11. A pump as claimed in claim 3, characterized by the fact that at least one of said first plunger (42) and/a second plunger (43) are each located in a retainer (44, 45) which is locked on to said plate (50); each said retainer (44, 45) presenting a ring (78) connected to a number of spokes (70); and each ring (78) being inserted inside a respective groove (71) in said plate (50).

12. A pump as claimed in claim 1, characterized by the fact that a third portion (64) of said intake channel (57) is located substantially parallel to said axis (12); said third portion (64) being located partly inside said cylinder (11) and partly inside a recess (63) in said plate (50) and inside one end (72) of said recess (54).

13. A pump as claimed in claim 12, characterized by the fact that said plate (50) presents means (66, 68) for angularly positioning said cylinder (11) in relation to said plate (50) and said head (51); said means (66, 68) being located at said third portion (64) between said recess (63) and said end (72).

14. A pump as claimed in claim 13, characterized by the fact that said means (66, 68) comprise a sleeve (66) inserted in said recess (63) and in said end (72) and locked rigidly between two axial stops (64, 67) on said cylinder (11) and said head (51) for exactly defining the position of said sleeve (66).
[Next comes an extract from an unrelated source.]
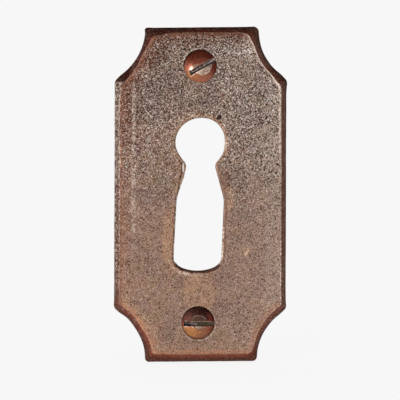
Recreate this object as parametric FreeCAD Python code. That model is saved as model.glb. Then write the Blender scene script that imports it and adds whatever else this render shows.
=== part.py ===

15. A pump as claimed in claim 13, characterized by the fact that said means (66, 68) comprise a cylindrical fuel filter (68), the bottom (69) of which is located at the end wall of said second portion (62).

16. A pump as claimed in claim 15, characterized by the fact that one (67) of said stops (65, 67) is formed at said end (72) of said recess (54) as a continuation of said second portion (62), and is located at a distance from said cylinder (11) equal to the thickness of said plate (50).